Health Care Alert: Sixth Circuit Ruling Provides Further Direction on Unpaid Time
A recent pro-employer decision by the federal Sixth Circuit Court of Appeals has provided some helpful guidance for employers looking to avoid and defend against claims for unpaid time under the federal Fair Labor Standards Act (FLSA). White v. Baptist Memorial Health Care Corp., 699 F. 3d (6th Cir. 2012). The Sixth Circuit is the federal court of appeals for Ohio, Michigan, Tennessee and Kentucky. While this case is of particular interest to the minority of employers who have a policy of automatic deductions for meal breaks, the court’s decision includes helpful lessons for all employers in Ohio and the other states within the Sixth Circuit. Although the case was decided over a year ago, it was not until recently -- when the U.S. Supreme Court declined to hear an appeal of the Sixth Circuit’s decision -- that employers could rely on this decision.
The case involved a nurse’s FLSA meal break claim against a hospital. The hospital had a policy of taking automatic meal break deductions for employees working shifts of six or more hours. The policy provided that, if a meal break were missed or interrupted due to work, the employee would be paid for the time worked during the meal break. The policy instructed employees to record all time missed for work during meal breaks in an exception log in order to get paid for that time. The meal break policy was in writing and the plaintiff signed an acknowledgment that she understood the policy. In addition to the exception log, the hospital had a general procedure for reporting and correcting payroll errors. Plaintiff admitted that she had been paid for her time worked during meal breaks every time she used the exception log or the procedure for reporting errors. However, there were times when she worked during meal breaks but did not use the exception log or error procedure. The lawsuit arose out of the nurse’s claim that she and others were not paid for some of the work they performed during meal breaks.
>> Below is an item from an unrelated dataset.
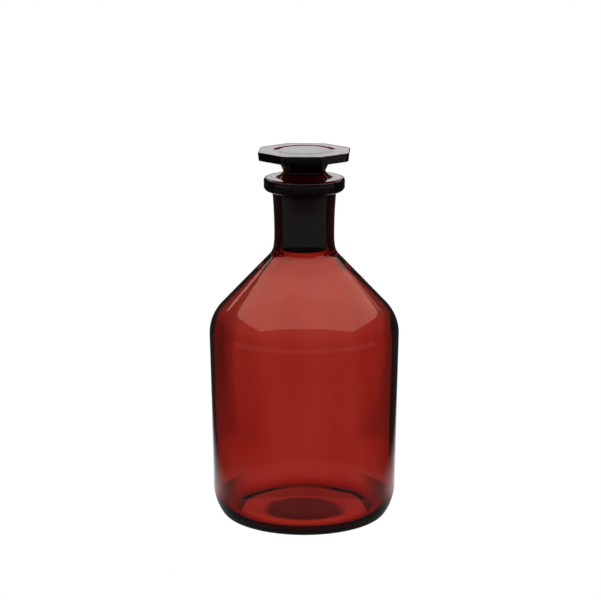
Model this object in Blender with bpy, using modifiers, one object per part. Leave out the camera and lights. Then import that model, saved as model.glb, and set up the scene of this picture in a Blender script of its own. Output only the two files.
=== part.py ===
"""Narrow-neck reagent bottle of red-brown glass, with a solid stopper ground into its neck.

Metres, +Z up. The origin is the middle of the base, on the surface that the bottle stands on.
The stopper's own origin is on its lifting axis, level with the top of the bottle's lip.
"""
from math import atan2, cos, degrees, pi, radians, sin, tan

import bmesh
import bpy
from mathutils import Matrix

# Driving dimensions, in millimetres
mm = 0.001
turnSteps = 48             # facets round a turned shape
arcStep = 12               # degrees between points along a rounded corner
fitGap = 0.3               # between the plug and the bore that it is ground into

lipTop = 156.5             # height of the bottle without its stopper
lipRadius = 18.2
lipHeight = 6.3
lipTopRound = 1.5
lipUnderRound = 2.5
lipGrooveZ = 153.3         # the shallow groove that makes the lip a double bead
lipGrooveDepth = 0.25
lipGrooveHalf = 0.5        # half the groove's height
lipNeckRound = 0.6

neckTopRadius = 14.35
neckRadius = 13.5
neckHollowZ = 139.4        # the neck's side leans in slightly down to here, in one long curve
neckHollowRound = 200.0
neckFlareZ = 127.45        # and starts to flare from here
neckFlareRound = 31.0
neckFootRadius = 14.25     # where the neck's line and the shoulder's would meet
neckFootZ = 122.75
neckFootRound = 7.5

shoulderAngle = 43.65      # of the cone, from the upright
cornerRadius = 43.14       # where the cone's line and the wall's would meet: 86 mm across once rounded
cornerZ = 92.46
shoulderRound = 18.75

heelRadius = 41.49         # where the wall's line and the heel's slope would meet
heelZ = 7.56
heelRound = 22.0
footRadius = 36.5          # where the heel's slope would meet the ground
footRound = 5.0
ringInner = 31.0           # inner edge of the flat ring that the bottle stands on

wall = 2.2
puntHeight = 2.6           # how far the middle of the base is pushed up
puntEdge = 28.5
puntEdgeZ = 1.43
puntEdgeRound = 7.0
ringInnerRound = 1.5
floorMiddle = 4.8          # heights of the inside of the base
floorEdge = 3.4
floorRound = 30.0
middleFlat = 9.0           # the middle of the base is level inside this radius
middleRound = 100.0
innerHeelZ = 9.0           # where the inside wall's line and the inner heel's slope would meet
innerHeelRound = 11.0
innerFootRadius = 35.8     # where the inner heel's slope would meet the floor
innerFootRound = 6.0

jointLength = 29.0         # ground zone, from the top of the lip down
boreTopRadius = 12.3
boreTaper = 0.05           # radius lost per millimetre: a 1 in 10 taper on the diameter
boreFootRound = 6.0
boreTopRound = 0.5

headTop = 168.6
headThickness = 3.9
headSides = 8
headCorner = 22.0          # circumradius at the top edge
headUnderCorner = 21.55    # the sides lean in towards the bottom edge
headTurn = 3.0             # degrees that the front side is turned towards -X
headBevel = 0.35
padRadius = 12.5           # low round pad in the middle of the head
padFootRadius = 12.9
padHeight = 0.2
padDepth = 1.0             # how far the pad's form runs down inside the head

stemTopRadius = 11.9
stemOverlap = 1.2          # how far the stem runs up inside the head
stemStep = 0.4             # the stem's short upright part under the head
waistRadius = 9.2
waistZ = 159.5
waistRound = 1.6
plugTopZ = 157.2
plugTopRound = 0.6
plugBottomZ = 123.4
plugBottomRound = 1.4


def clearScene():
    for old in list(bpy.data.objects):
        bpy.data.objects.remove(old, do_unlink=True)


def newCollection(name):
    group = bpy.data.collections.new(name)
    bpy.context.scene.collection.children.link(group)
    return group


def roundedOutline(corners):
    """Points (r, z) on lines between corners (r, z, rounding), each corner an arc that meets both lines."""
    points = []
    last = len(corners) - 1
    for i, (r, z, rounding) in enumerate(corners):
        if i in (0, last) or rounding == 0:
            points.append((r, z))
            continue
        before, after = corners[i - 1], corners[i + 1]
        arriving = atan2(z - before[1], r - before[0])
        leaving = atan2(after[1] - z, after[0] - r)
        turn = (leaving - arriving + pi) % (2 * pi) - pi
        reach = rounding * tan(abs(turn) / 2)
        side = 1 if turn > 0 else -1
        startR, startZ = r - reach * cos(arriving), z - reach * sin(arriving)
        middleR = startR - side * rounding * sin(arriving)
        middleZ = startZ + side * rounding * cos(arriving)
        steps = max(2, round(degrees(abs(turn)) / arcStep))
        for k in range(steps + 1):
            heading = arriving + turn * k / steps
            arcR = middleR + side * rounding * sin(heading)
            arcZ = middleZ - side * rounding * cos(heading)
            points.append((arcR, arcZ))
    return points


def boreRadius(z):
    return boreTopRadius - boreTaper * (lipTop - z)


def bottleCorners():
    jointBottom = lipTop - jointLength
    boreBottomRadius = boreRadius(jointBottom)
    innerCornerRadius = cornerRadius - wall
    innerCornerZ = cornerZ - wall * tan(radians(shoulderAngle) / 2)
    innerFootZ = innerCornerZ + (innerCornerRadius - boreBottomRadius) / tan(radians(shoulderAngle))
    inside = [
        (0, floorMiddle, 0),
        (middleFlat, floorMiddle, middleRound),
        (puntEdge, floorEdge, floorRound),
        (innerFootRadius, floorEdge, innerFootRound),
        (heelRadius - wall, innerHeelZ, innerHeelRound),
        (innerCornerRadius, innerCornerZ, shoulderRound - wall),
        (boreBottomRadius, innerFootZ, boreFootRound),
        (boreBottomRadius, jointBottom, 0),
    ]
    lip = [
        (boreTopRadius, lipTop, boreTopRound),
        (lipRadius, lipTop, lipTopRound),
        (lipRadius, lipGrooveZ + lipGrooveHalf, 0),
        (lipRadius - lipGrooveDepth, lipGrooveZ, 0),
        (lipRadius, lipGrooveZ - lipGrooveHalf, 0),
        (lipRadius, lipTop - lipHeight, lipUnderRound),
        (neckTopRadius, lipTop - lipHeight, lipNeckRound),
    ]
    outside = [
        (neckRadius, neckHollowZ, neckHollowRound),
        (neckRadius, neckFlareZ, neckFlareRound),
        (neckFootRadius, neckFootZ, neckFootRound),
        (cornerRadius, cornerZ, shoulderRound),
        (heelRadius, heelZ, heelRound),
        (footRadius, 0, footRound),
        (ringInner, 0, ringInnerRound),
        (puntEdge, puntEdgeZ, puntEdgeRound),
        (middleFlat, puntHeight, middleRound),
        (0, puntHeight, 0),
    ]
    return inside + lip + outside


def plugCorners():
    headUnder = headTop - headThickness
    plugTopRadius = boreRadius(plugTopZ) - fitGap
    return [
        (0, headUnder + stemOverlap, 0),
        (stemTopRadius, headUnder + stemOverlap, 0),
        (stemTopRadius, headUnder - stemStep, 0),
        (waistRadius, waistZ, waistRound),
        (plugTopRadius, plugTopZ, plugTopRound),
        (boreRadius(plugBottomZ) - fitGap, plugBottomZ, plugBottomRound),
        (0, plugBottomZ, 0),
    ]


def glassMaterial(name, colour):
    material = bpy.data.materials.new(name)
    material.use_nodes = True
    shader = material.node_tree.nodes["Principled BSDF"]
    shader.inputs["Base Color"].default_value = (*colour, 1)
    shader.inputs["Roughness"].default_value = 0.06
    shader.inputs["Metallic"].default_value = 0.0
    shader.inputs["IOR"].default_value = 1.52
    shader.inputs["Transmission Weight"].default_value = 0.6
    material.diffuse_color = (*colour, 1)
    return material


def turnedObject(name, corners, originZ, group):
    """A round solid: its half outline, from the axis back to the axis, swept round Z."""
    points = roundedOutline(corners)
    mesh = bpy.data.meshes.new(name)
    vertices = [(r * mm, 0, (z - originZ) * mm) for r, z in points]
    edges = [(i, i + 1) for i in range(len(points) - 1)]
    mesh.from_pydata(vertices, edges, [])
    turned = bpy.data.objects.new(name, mesh)
    turned.location = (0, 0, originZ * mm)
    group.objects.link(turned)
    screw = turned.modifiers.new("Turned", "SCREW")
    screw.axis = "Z"
    screw.angle = 2 * pi
    screw.steps = turnSteps
    screw.render_steps = turnSteps
    screw.use_merge_vertices = True
    screw.merge_threshold = 1e-6
    screw.use_smooth_shade = True
    return turned


def discMesh(name, sides, lowRadius, topRadius, lowZ, topZ, turn):
    """An upright prism or disc, widening or narrowing from low to top, turned about Z by some degrees."""
    form = bmesh.new()
    bmesh.ops.create_cone(form, cap_ends=True, segments=sides, radius1=lowRadius * mm,
                          radius2=topRadius * mm, depth=(topZ - lowZ) * mm)
    bmesh.ops.rotate(form, verts=form.verts, matrix=Matrix.Rotation(radians(turn), 3, "Z"))
    bmesh.ops.translate(form, verts=form.verts, vec=(0, 0, (lowZ + topZ) / 2 * mm))
    mesh = bpy.data.meshes.new(name)
    form.to_mesh(mesh)
    form.free()
    return mesh


def addUnion(target, tool):
    join = target.modifiers.new("Join " + tool.name, "BOOLEAN")
    join.operation = "UNION"
    join.solver = "EXACT"
    join.object = tool


def buildBottle(group):
    bottle = turnedObject("bottle", bottleCorners(), 0, group)
    bottle.data.materials.append(glassMaterial("bottle_glass", (0.30, 0.022, 0.014)))


def buildStopper(group, tools):
    stopper = turnedObject("stopper", plugCorners(), lipTop, group)
    stopper.data.materials.append(glassMaterial("stopper_glass", (0.07, 0.012, 0.010)))

    low = headTop - headThickness - lipTop
    top = headTop - lipTop
    halfSide = 180 / headSides
    headMesh = discMesh("head_form", headSides, headUnderCorner, headCorner, low, top, halfSide - headTurn)
    padMesh = discMesh("pad_form", turnSteps, padFootRadius, padRadius, top - padDepth, top + padHeight, 0)
    for name, mesh, bevelled in (("head_form", headMesh, True), ("pad_form", padMesh, False)):
        tool = bpy.data.objects.new(name, mesh)
        tools.objects.link(tool)
        tool.parent = stopper
        tool.hide_render = True
        tool.display_type = "WIRE"
        if bevelled:
            bevel = tool.modifiers.new("Worn edges", "BEVEL")
            bevel.width = headBevel * mm
            bevel.segments = 2
            bevel.limit_method = "ANGLE"
        addUnion(stopper, tool)


def main():
    clearScene()
    group = newCollection("reagent_bottle")
    tools = newCollection("reagent_bottle_forms")
    tools.hide_render = True
    buildBottle(group)
    buildStopper(group, tools)


main()
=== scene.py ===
from math import pi, radians

import bpy
import numpy as np
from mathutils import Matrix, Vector


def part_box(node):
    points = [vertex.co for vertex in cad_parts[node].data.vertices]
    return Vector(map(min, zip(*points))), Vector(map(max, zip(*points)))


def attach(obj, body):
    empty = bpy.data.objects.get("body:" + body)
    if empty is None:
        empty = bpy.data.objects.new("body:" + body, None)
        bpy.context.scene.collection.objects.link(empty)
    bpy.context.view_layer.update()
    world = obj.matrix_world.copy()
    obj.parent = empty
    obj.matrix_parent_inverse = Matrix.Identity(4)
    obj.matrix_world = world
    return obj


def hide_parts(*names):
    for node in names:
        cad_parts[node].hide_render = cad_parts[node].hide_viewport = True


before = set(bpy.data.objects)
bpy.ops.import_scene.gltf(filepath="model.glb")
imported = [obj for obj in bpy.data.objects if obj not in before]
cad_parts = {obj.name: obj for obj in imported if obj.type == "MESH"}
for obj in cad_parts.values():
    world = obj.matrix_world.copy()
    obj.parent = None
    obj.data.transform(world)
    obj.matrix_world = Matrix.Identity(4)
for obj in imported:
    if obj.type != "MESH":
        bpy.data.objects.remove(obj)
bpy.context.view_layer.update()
print("frame loaded:", sorted(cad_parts))

mm = 0.001
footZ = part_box("bottle")[0].z / mm       # heights of the built part, in millimetres
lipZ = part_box("bottle")[1].z / mm
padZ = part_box("stopper")[1].z / mm
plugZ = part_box("stopper")[0].z / mm


# Half outline of a turned piece. Each corner is (radius, height, rounding): the outline runs straight from corner to
# corner, and an arc of that rounding touches both lines. Long straights are cut into short steps.
def roundedOutline(corners, longestStep, arcStep=5.0):
    points = [np.array([corners[0][:2]], float)]
    for before, here, after in zip(corners, corners[1:], corners[2:]):
        rounding = here[2]
        middle = np.array(here[:2], float)
        back = np.array(before[:2], float) - middle
        ahead = np.array(after[:2], float) - middle
        arriving = np.arctan2(-back[1], -back[0])
        leaving = np.arctan2(ahead[1], ahead[0])
        turn = (leaving - arriving + pi) % (2 * pi) - pi
        side = np.sign(turn)
        reach = rounding * np.tan(abs(turn) / 2)
        start = middle + reach * back / np.linalg.norm(back)
        centre = start + side * rounding * np.array([-np.sin(arriving), np.cos(arriving)])
        steps = max(3, int(np.degrees(abs(turn)) / arcStep))
        heading = arriving + turn * np.linspace(0, 1, steps + 1)
        points.append(centre + side * rounding * np.stack([np.sin(heading), -np.cos(heading)], axis=1))
    points.append(np.array([corners[-1][:2]], float))
    return shortSteps(np.concatenate(points), longestStep)


# The same line with its long straights divided evenly, so that a wavy wall has points to follow.
def shortSteps(line, longestStep):
    lengths = np.linalg.norm(np.diff(line, axis=0), axis=1)
    parts = np.maximum(1, np.ceil(lengths / longestStep).astype(int))
    along = [np.linspace(0, 1, n, endpoint=False)[:, None] for n in parts]
    pieces = [a + t * (b - a) for a, b, t in zip(line[:-1], line[1:], along)]
    return np.concatenate(pieces + [line[-1:]])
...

The Sixth Circuit ruled in favor of the employer. The court cited its prior rulings finding that automatic meal deductions are not unlawful under the FLSA. As for the claim that the plaintiff worked during meals, but was not paid, the court ruled that, if an employer establishes a reasonable process for reporting uncompensated work time, it is not liable for non-payment if the employee fails to follow that process. The court also found that evidence of an employee following the policy and getting paid prevents the employee from later arguing the employer should be responsible for the employee’s willful non-compliance with the policy. The court found no evidence that the employer had discouraged employees from reporting time worked during meal breaks or that it had been notified that employees were failing to report time worked during meal breaks. The plaintiff had told her supervisors and Human Resources that she was missing meal breaks, but never told them she was not being paid for time worked during breaks. The court concluded that the employer had no liability to the plaintiff, since it did not know or have reason to believe she was not being compensated for missing her meal breaks. Because the lead plaintiff did not have a viable claim, the court also decertified the FLSA collective action.
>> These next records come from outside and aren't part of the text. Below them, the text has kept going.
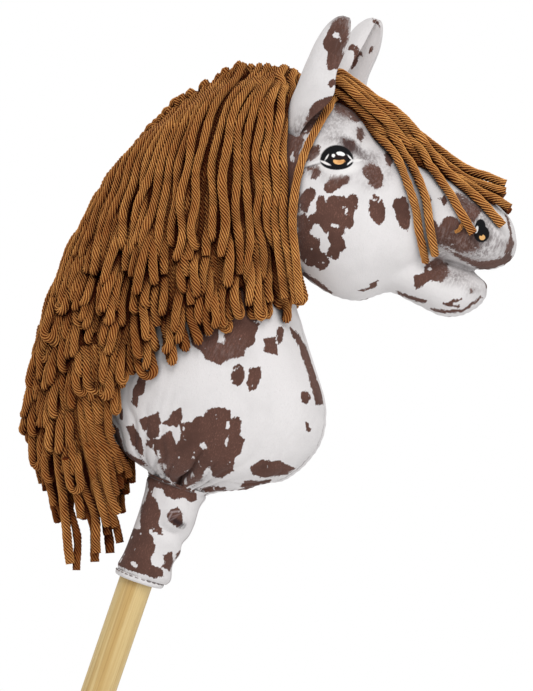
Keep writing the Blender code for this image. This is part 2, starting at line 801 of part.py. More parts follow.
tape_room = offset_copy(tape, "tape_room", GAP, cutters)
mane_form = stuffed_form("mane_form", MANE_SHAPE, NECK_RINGS, NECK_SIDES, on_neck, NECK_WIDTH)
neck_mane = offset_copy(neck_form, "neck_mane", MANE_DEPTH, cutters)
head_mane = offset_copy(head_form, "head_mane", MANE_DEPTH, cutters)
carrier_trees = [outer_surface(form) for form in (neck_form, head_form)]
mane_trees = [outer_surface(form) for form in (mane_form, neck_mane, head_mane)]
make_mane()

make_forelock_bundle()
face_trees = [outer_surface(item) for item in (neck_form, head_form, jaw_form,
                                               bpy.data.objects["forelock_bundle"])]
make_strands()
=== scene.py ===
import math

import bmesh
import bpy
import numpy as np
from bpy.props import FloatProperty, FloatVectorProperty, IntProperty, PointerProperty
from bpy.types import Operator, Panel, PropertyGroup
from mathutils import Matrix, Vector, noise
from mathutils.bvhtree import BVHTree
from mathutils.kdtree import KDTree


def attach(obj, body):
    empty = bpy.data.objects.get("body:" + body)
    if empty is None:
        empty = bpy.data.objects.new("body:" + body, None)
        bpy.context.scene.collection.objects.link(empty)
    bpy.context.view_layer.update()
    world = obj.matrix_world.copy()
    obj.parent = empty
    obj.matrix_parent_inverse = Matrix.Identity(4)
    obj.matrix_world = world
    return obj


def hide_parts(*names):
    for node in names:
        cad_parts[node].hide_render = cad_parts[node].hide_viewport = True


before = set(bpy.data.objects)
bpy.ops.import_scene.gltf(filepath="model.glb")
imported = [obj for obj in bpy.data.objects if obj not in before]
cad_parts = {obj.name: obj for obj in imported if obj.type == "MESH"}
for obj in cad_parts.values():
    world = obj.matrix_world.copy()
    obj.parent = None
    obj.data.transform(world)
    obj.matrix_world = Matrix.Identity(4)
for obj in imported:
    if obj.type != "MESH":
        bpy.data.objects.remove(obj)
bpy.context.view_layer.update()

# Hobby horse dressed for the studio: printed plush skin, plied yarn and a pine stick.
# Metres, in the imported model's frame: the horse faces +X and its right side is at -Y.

bl_info = {
    "name": "Hobby Horse",
    "version": (1, 0, 0),
    "blender": (4, 5, 0),
    "location": "View3D > Sidebar > Hobby Horse",
    "description": "Dresses a stick horse with printed plush, yarn and pine",
    "category": "Object",
}

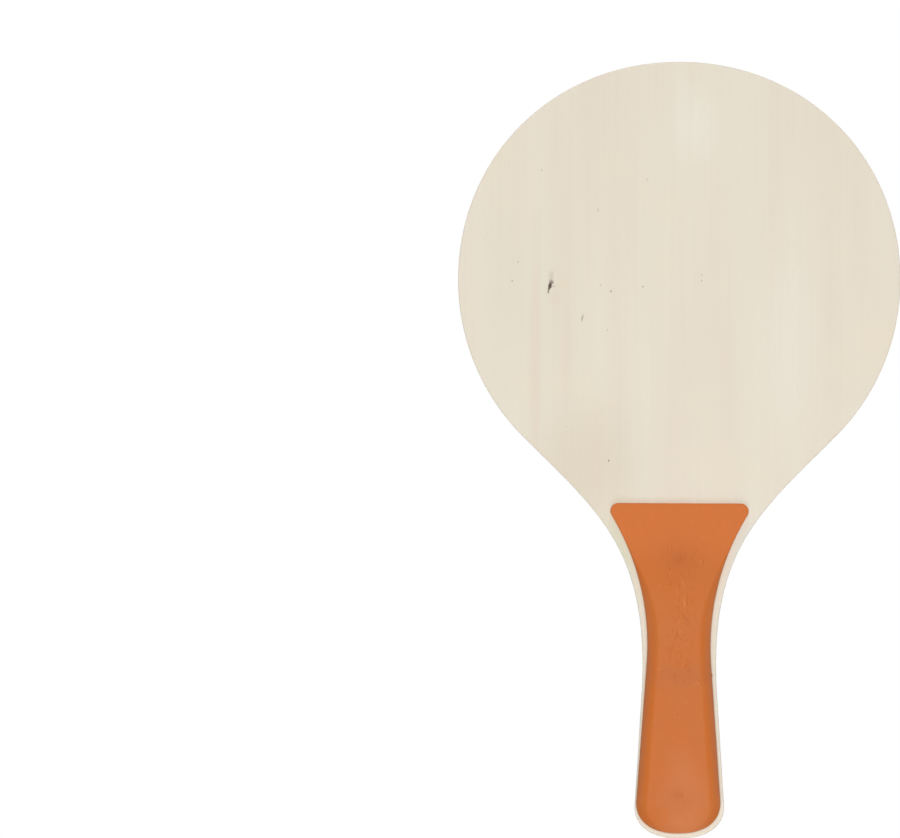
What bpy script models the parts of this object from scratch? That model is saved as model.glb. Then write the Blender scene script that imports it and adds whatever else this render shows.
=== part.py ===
"""Wooden beach bat: a five-ply blade with a grip scale glued and pinned to each side of its handle.

All sizes are in metres. X runs across the bat, the front faces -Y and +Z points up towards the head.
The origin is in the middle of the blade's thickness, at the waist of the grip, where a hand closes on it.
"""

import math

import bmesh
import bpy

# Blade outline. Heights are measured up from the butt end.
OVERALL_LENGTH = 0.330
HEAD_WIDTH = 0.188
HEAD_HEIGHT = 0.2372
CROWN_FULLNESS = 2.05
SHOULDER_ANGLE = math.radians(45.0)
NECK_UPPER_PULL = 0.0425
NECK_LOWER_PULL = 0.0515
WAIST_WIDTH = 0.0312
WAIST_HEIGHT = 0.0735
HANDLE_SWEEP = 0.171
HANDLE_FLARE = math.radians(3.6)
BUTT_DEPTH = 0.0138
BUTT_FULLNESS = 2.3

# Plies of the blade, and the glue between them
FACE_VENEER = 0.0007
CROSSBAND = 0.0011
CORE_VENEER = 0.0010
GLUE_LINE = 0.0001
FILM_CLEARANCE = 0.00001
EDGE_EASE = 0.0005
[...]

There are a number of lessons for employers to learn from this decision:
- Automatic meal deduction policies are lawful, provided that they are implemented properly;
- Employers can protect themselves by having written policies requiring and providing a method for reporting of time worked for which an employee was not paid;
- Employers should require employees to sign forms acknowledging receipt and understanding of any such policy; and
- Supervisors should be trained in the policy and advised to make an immediate report whenever an employee claims to be working “off the clock.”
Even the best policies and training cannot prevent a rogue supervisor from discouraging employees from reporting all time worked. However, if an employer implements the above precautions, it should at least be able to limit liability to employees supervised by that one supervisor and avoid system-wide FLSA liability.